Spiritual labels don't work; at least in my perception. They only serve to define a perceived normative behavior for some form of Christian living, a behavior that might not be appropriate or normative for everyone who otherwise relates to said label. Oftentimes, labels also describe a pattern of action which will work in one give situation, a pattern people try to copy into other situations with less success...and it becomes a formula for something.

Take "missional" for example. I thoroughly relate to an account Jonathan Brink shared of an encounter he had over the weekend at the New Conspirators conference:
"I was privy to a conversation with a guy who was really struggling with the weight of so many issues. He was worrying about the war in Iraq, the election of our President, the cost of his job, reaching the poor....His desire to be missional was literally leading him to despair. And to a certain extent I could feel his weight. The tension was clearly evident."

"I’ve often thought of throwing it all to the wind and serving as a missionary in a war torn country. I’ve actually looked into work for NGO’s and positions at the UN. But ultimately I didn’t feel called. And as I stood there listening to my friend, I began to wonder if Jesus was somehow taking a weight from us when he said, “Love your neighbor.” What if we needed the reminder that we’re not called to solve every problem. We can’t. He’s simply asking us to love right where we’re at, to bring love to those we are already in relationship with."
I relate to the heart of "missional", however, my life doesn't look very much like people describe "missional" to be. Translated for my own life: how can I, suburban middle-class housewife, compete with the Shane Claiborne's of the world? That's not a slam, not in the least; instead, that's a heart-cry. I have suffered with increasing "missional guilt", and haven't understood how to overcome it. I have this idea in my head, based on the conversation, of what "missional" is supposed to look like, and I end up feeling bad because I'm not it. For instance, I truly and completely understand and support Julie's desire to find a "justice bra". However, what happens next is that I end up wondering, well, if I don't have a "justice bra", does that make me less of a missional person?
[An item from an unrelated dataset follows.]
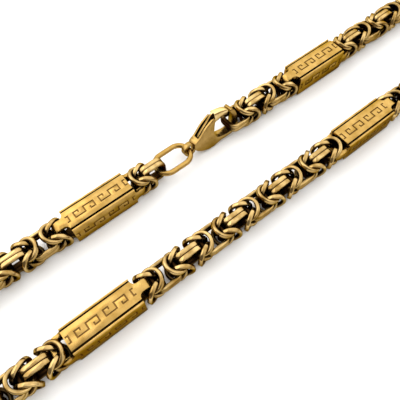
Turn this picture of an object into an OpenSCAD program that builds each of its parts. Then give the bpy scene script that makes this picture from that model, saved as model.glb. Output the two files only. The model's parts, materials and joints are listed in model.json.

Again, not meaning anything negative about Julie's search, but about how I perceive myself because of it.

So back to Ken. I'm not sure what his label would be, but you can be sure he doesn't want one. I hope he never has one, other than "friend", maybe. But if Ken had a label, it might be "purposeless".

In the previously mentioned interview of Ken by Karlene, he says this:
"Don’t move to Madagascar to save the lost. Don’t let your body be burned for the gospel (is “Gospel” supposed to be capitalized?). Don’t sell your house and car and stock portfolio to give to the poor. Don’t do anything spectacular. Do mostly nothing special for and with somebody that nobody else wants till you’re dead. Someone else will take it from there."
I fully embrace every bit of the heart behind that statement. That's what I want missional, incarnational, emerging to be for me. I can't move to New Guinea and live in a hut. I can't sell my house and start a homeless shelter. For me in my life, doing those things now would be to the detriment of my first mission field: my family. That isn't to say I will NEVER do those things, but not now. However, right now, I can do mostly nothing special, especially with people who might not have very many other people who love them, and I can be damn good at it. Nothing is easy, it's flexible, and it isn't a formula.

However, I do hope and pray that we don't see a book on the shelves one day soon; a formula based on Ken's ministry titled:

"The Purposeless Driven Life"

Because that would negate the whole concept. Don't you think?